On the day after Easter I dropped by the Fat Hen, our town’s natural food store, to see what looked good for Monday night’s dinner: perhaps some foraged fiddleheads or early local greens and something tasty to toss on the grill, like grass-fed sirloin, local pork chops, wild sockeye salmon…
But the building on aptly named Green Street was dark, and a handwritten note taped to the inside of the door said that “the Hen,” as everyone called it, had been forced to go out of business. When I encountered one of the former clerks on the street later in the week, she said that things had been going well until last fall, when business suddenly dried up.
That didn’t surprise me. I’d read all the headlines about how organic sales were tanking as recession-wary consumers counted every penny. With giants like Whole Foods Market taking a financial hit, little wonder a small, local, high-quality store couldn’t weather the recession in a Vermont town of 2,500 residents.
Organics had been one of the go-go markets of the past decade, racking up sales increases of 20 percent per year, rising from $1 billion in 1990 to $23 billion last year. But sales of gas-guzzling SUVs had also surged. Were the two linked? Was organics merely another trendy way for the upper middle classes to flaunt their excess cash and then to be dropped the moment times got tough?

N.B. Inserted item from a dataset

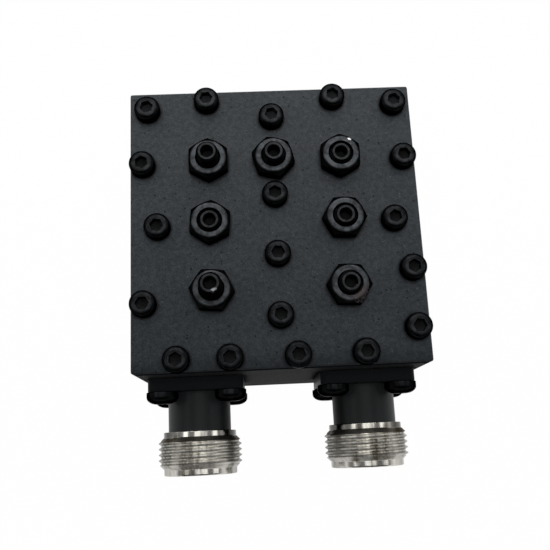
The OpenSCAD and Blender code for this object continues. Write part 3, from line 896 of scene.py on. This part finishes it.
def cross_tool_mesh(s):
    """Two crossed bars, narrower at the bottom, with their middle at the top of a pan head"""
    bm = bmesh.new()
    for degrees in (0, 90):
        bar = bmesh.ops.create_cube(bm, size=1.0)["verts"]
        place = Matrix.Translation((0, 0, s.pan_height)) @ Matrix.Rotation(math.radians(degrees), 4, "Z")
        size = Matrix.Diagonal((s.cross_length, s.cross_width, 2 * s.cross_depth, 1))
        bmesh.ops.transform(bm, matrix=place @ size, verts=bar)
        for vert in bar:
            if vert.co.z < s.pan_height:
                vert.co.xy *= CROSS_TAPER
    return to_mesh(bm, "cross_tool")


def pan_screw_mesh(s):
    """Pan head screw with a cross recess, its seat at Z = 0"""
    rise, reach, small = s.pan_height - s.pan_rim, s.pan_radius - s.pan_flat, s.small_edge
    dome = [(s.pan_flat + reach * math.cos(math.radians(a)), s.pan_rim + rise * math.sin(math.radians(a)))
            for a in range(0, 91, 10)]
    flat = [(s.pan_flat * k / 4, s.pan_height) for k in (3, 2, 1, 0)]
    rings = [(0, -s.shank_length), (s.pan_shank, -s.shank_length), (s.pan_shank, 0),
             (s.pan_radius - small, 0), (s.pan_radius, small), *dome, *flat]
    head = new_object("pan_head", turned("pan_screw", rings, columns=64))
    tool = new_object("cross_tool", cross_tool_mesh(s))
    cut = head.modifiers.new("cross", "BOOLEAN")
    cut.operation = "DIFFERENCE"
    cut.object = tool
    cut.solver = "EXACT"
    cut.use_self = True
    mesh = evaluated("pan_screw", head, tool)
    mark_socket(mesh, SOCKET_REACH * s.cross_length, s.pan_height - s.cross_depth - small,
                s.pan_height - small)
    soften(mesh, 28)
    return mesh


class FILTER_OT_box(bpy.types.Operator):
    """Paint the housing and the lid and round their edges"""
    bl_idname = "filter.box"
    bl_label = "Housing and lid"

    def execute(self, context):
        s = context.scene.filter_sizes
        rounded_copy("lid", "lid_plate", s.edge_round, finish("lid_charcoal"), "lid_paint")
        rounded_copy("housing", "housing_block", s.edge_round, finish("housing_charcoal"), "housing_metal")
        return {"FINISHED"}


class FILTER_OT_lid_screws(bpy.types.Operator):
    """Set the socket head screws in the lid"""
    bl_idname = "filter.lid_screws"
    bl_label = "Lid screws"

    def execute(self, context):
        s = context.scene.filter_sizes
        seats = []
        for points in solids("lid_screws"):
            centre, _, high = middle(points)
            seats.append((centre.x, centre.y, high.z - s.head_height))
        mesh = seated("cap_screws", cap_screw_mesh(s), sorted(seats), finish("screw_oxide"), step=TURN_STEP)
        settle(new_object("cap_screws", mesh), "box", "dark_steel", "lid_screws")
        return {"FINISHED"}


class FILTER_OT_lock_nuts(bpy.types.Operator):
    """Set a lock nut round each tuning screw"""
    bl_idname = "filter.lock_nuts"
    bl_label = "Lock nuts"

    def execute(self, context):
        s = context.scene.filter_sizes
        master = nut_mesh(s, s.tune_radius + s.thread_fit)
        for k in POSTS:
            points = solids(f"lock_nut_{k}")[0]
            centre, low, _ = middle(points)
            turn = hex_turn(points, centre, s.nut_width)
            mesh = seated(f"hex_nut_{k}", master, [(centre.x, centre.y, low.z)], finish("nut_oxide"),
                          first=turn)
            settle(new_object(f"hex_nut_{k}", mesh), f"nut_{k}", "nut_steel", f"lock_nut_{k}")
        return {"FINISHED"}


class FILTER_OT_tuning_screws(bpy.types.Operator):
    """Cut the threads and sockets of the tuning screws"""
    bl_idname = "filter.tuning_screws"
    bl_label = "Tuning screws"

    def execute(self, context):
        s = context.scene.filter_sizes
        steel, corner = finish("tuning_oxide"), s.key_width / 2 / math.cos(math.pi / 6)
        master = None
        for k in POSTS:
            points = solids(f"tuning_screw_{k}")[0]
            centre, low, high = middle(points)
            master = master or tuning_screw_mesh(s, high.z - low.z, steel)
            turn = hex_turn(points, centre, corner)
            mesh = seated(f"set_screw_{k}", master, [(centre.x, centre.y, high.z)], steel, first=turn)
            settle(new_object(f"set_screw_{k}", mesh), f"screw_{k}", "dark_steel", f"tuning_screw_{k}")
        return {"FINISHED"}


class FILTER_OT_jacks(bpy.types.Operator):
    """Build the two jacks with their threads"""
    bl_idname = "filter.jacks"
    bl_label = "Jacks"

    def execute(self, context):
        for side in SIDES:
            jack = new_object("jack_" + side, jack_mesh(side, context.scene.filter_sizes))
            settle(jack, "box", "nickel_plate", "jack_shell_" + side)
        return {"FINISHED"}


class FILTER_OT_flange_screws(bpy.types.Operator):
    """Set four pan head screws in each flange"""
    bl_idname = "filter.flange_screws"
    bl_label = "Flange screws"

    def execute(self, context):
        s = context.scene.filter_sizes
        master = pan_screw_mesh(s)
        for side in SIDES:
            seats = []
            for points in solids("flange_screws_" + side):
                centre, low, _ = middle(points)
                seats.append((centre.x, low.y + s.pan_height, centre.z))
            mesh = seated("pan_screws_" + side, master, sorted(seats), finish("pan_oxide"),
                          tip=(math.radians(90), 0, 0), step=TURN_STEP)
            settle(new_object("pan_screws_" + side, mesh), "box", "dark_steel", "flange_screws_" + side)
        return {"FINISHED"}


class FILTER_OT_inner_parts(bpy.types.Operator):
    """Plate the posts, lugs and contacts and colour the insulators"""
    bl_idname = "filter.inner_parts"
    bl_label = "Inner parts"

    def execute(self, context):
        kinds = {"resonator": "post_silver", "tap_lug": "post_silver", "jack_contact": "contact_gold",
                 "jack_insulator": "insulator_white"}
        for node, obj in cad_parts.items():
            for start, name in kinds.items():
                if node.startswith(start):
                    obj.data.materials.clear()
                    obj.data.materials.append(finish(name))
        return {"FINISHED"}


# Stage


def softbox(name, place, target, size, radiance, upright="Y", shadow=True):
    """A rectangular lamp that shows as bright as its radiance, 1 being white"""
    light = bpy.data.lights.new(name, "AREA")
    light.shape = "RECTANGLE"
    light.size, light.size_y = size
    light.energy = radiance * math.pi * size[0] * size[1]
    light.use_shadow = shadow
    lamp = new_object(name, light)
    lamp.location = place
    lamp.rotation_euler = (Vector(target) - Vector(place)).to_track_quat("-Z", upright).to_euler()


def seen_rays(tree):
    """1 for camera, glossy and transmission rays"""
    path = add_node(tree, "ShaderNodeLightPath").outputs
    seen = add_math("MAXIMUM", path["Is Camera Ray"], path["Is Glossy Ray"])
    return add_math("MAXIMUM", seen, path["Is Transmission Ray"])


def studio_world(horizon, zenith, front):
    """Even light that changes softly from the horizon to the zenith, times front on the camera's side.
    Camera and glossy rays see the horizon white, as the floor goes on into it"""
    world = bpy.data.worlds.new("studio")
    world.use_nodes = True
    tree = world.node_tree
    way = axes(add_node(tree, "ShaderNodeTexCoord").outputs["Generated"])
    sky = times(add_range(way["Z"], 0.1, 0.9, horizon, zenith), add_range(way["Y"], -0.6, 0.15, front, 1))
    haze = times(seen_rays(tree), add_range(way["Z"], 0.4, 0.2))
    strength = add_node(tree, "ShaderNodeMix", {"Factor": haze, "A": sky, "B": 1.0})
    back = tree.nodes["Background"]
    feed(back.inputs["Color"], (0.985, 0.99, 1))
    feed(back.inputs["Strength"], strength.outputs[0])
    return world


def floor_material(tone, lift):
    """Pale floor that camera, glossy and transmission rays see lifted to white by that share"""
    mat = bpy.data.materials.new("studio_floor")
    mat.use_nodes = True
    tree = mat.node_tree
    diffuse = add_node(tree, "ShaderNodeBsdfDiffuse", {"Color": tone}).outputs[0]
    glow = add_node(tree, "ShaderNodeEmission").outputs[0]
    share = add_math("MULTIPLY", seen_rays(tree), lift)
    blend = add_node(tree, "ShaderNodeMixShader", {0: share, 1: diffuse, 2: glow})
    feed(tree.nodes["Material Output"].inputs["Surface"], blend.outputs[0])
    return mat


class FILTER_OT_stage(bpy.types.Operator):
    """Lay the floor, hang the lights and set the camera"""
    bl_idname = "filter.stage"
    bl_label = "Stage"

    def execute(self, context):
        scene = context.scene
        scene.view_settings.view_transform = "Standard"
        scene.world = studio_world(HORIZON, ZENITH, FRONT_SHARE)

        bm = bmesh.new()
        bmesh.ops.create_grid(bm, x_segments=1, y_segments=1, size=FLOOR_REACH)
        pale = floor_material(scene.filter_colours.floor, FLOOR_LIFT)
        new_object("floor", to_mesh(bm, "floor", (pale,)))

        x, y, z = STRIP_TARGET
        for degrees, width, radiance in STRIPS:
            a = math.radians(degrees)
            place = (x + STRIP_AWAY * math.sin(a), y, z + STRIP_AWAY * math.cos(a))
            softbox("overhead_strip", place, STRIP_TARGET, (width, STRIP_LENGTH), radiance, "X")
        softbox("back_window", WINDOW_PLACE, WINDOW_TARGET, WINDOW_SIZE, WINDOW_RADIANCE, shadow=False)

        lens = bpy.data.cameras.new("camera")
        lens.sensor_width = SENSOR
        lens.lens = LENS
        lens.clip_start = 5 * MM
        camera = new_object("camera", lens)
        camera.location = CAMERA_PLACE
        camera.rotation_euler = [math.radians(a) for a in CAMERA_TURN]
        scene.camera = camera
        return {"FINISHED"}


STEPS = (FILTER_OT_box, FILTER_OT_lid_screws, FILTER_OT_lock_nuts, FILTER_OT_tuning_screws,
         FILTER_OT_jacks, FILTER_OT_flange_screws, FILTER_OT_inner_parts, FILTER_OT_stage)


class FILTER_PT_panel(bpy.types.Panel):
    """Lists the filter's steps, sizes and colours"""
    bl_idname = "FILTER_PT_panel"
    bl_label = "Cavity filter"
    bl_space_type = "VIEW_3D"
    bl_region_type = "UI"
    bl_category = "Filter"

    def draw(self, context):
        for step in STEPS:
            self.layout.operator(step.bl_idname)
        for group in (context.scene.filter_sizes, context.scene.filter_colours):
            for name in group.bl_rna.properties.keys():
                if name not in ("rna_type", "name"):
                    self.layout.prop(group, name)


CLASSES = (FilterSizes, FilterColours, *STEPS, FILTER_PT_panel)


def register():
    """Adds the classes and the scene's sizes and colours"""
    for cls in CLASSES:
        bpy.utils.register_class(cls)
    bpy.types.Scene.filter_sizes = PointerProperty(type=FilterSizes)
    bpy.types.Scene.filter_colours = PointerProperty(type=FilterColours)


def unregister():
    """Takes them away again"""
    del bpy.types.Scene.filter_colours
    del bpy.types.Scene.filter_sizes
    for cls in reversed(CLASSES):
        bpy.utils.unregister_class(cls)


def main():
    """Runs every step"""
    register()
    for step in STEPS:
        getattr(bpy.ops.filter, step.bl_idname.removeprefix("filter."))()


if __name__ == "__main__":
    main()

It sure looked that way at the end of last month when grocery trade magazines ran the headline, “Sales of Organic Products Dive With Recession.” The stories were referring to a news release about an analysis conducted by The Nielsen Company.
But when I read the reports closely, I was perplexed. It appeared that the headlines were wrong. Neilsen’s research actually said that in March of this year, the organics market’s growth had slowed to a rate of one percent a month. If that rate continues, organic sales will actually rise by 12 percent this year. Well shy of the boom years’ 20 percent, but at a time when overall grocery sales are flat, double-digit increases are far from being a “dive.”
Sure enough, a day after the initial release, Neilsen changed the headline to a more accurate, if less dramatic, “Growth of Organic Sales Slows with Recession.”
There was even more reassuring news this week. The Organic Trade Association reported that organic food sales grew by a “whopping” 15.8 percent in 2008.
I only wish my IRA had fattened by that amount.
“Organic products represent value to consumers, who have shown continued resilience in seeking out these products,” Christine Bushway, the trade association’s executive director, said in a release.
That resilience was evident earlier this week, when a meeting was called to gauge interest in re-launching the Fat Hen as a co-op. More than 100 people, with ages ranging from eight months to 80-plus years, filled the building on Green Street. Late-comers had to form a scrum peering in through the open doors from the sidewalk outside. The manager from the nation’s second largest co-op up the highway in Burlington, who was on hand to offer advice on how we could get started, expressed amazement at the turnout.
The experts tell us the economy is in tatters, but the enthusiasm of the gathering showed that there is a future for organics—and, with luck, for the Fat Hen, too.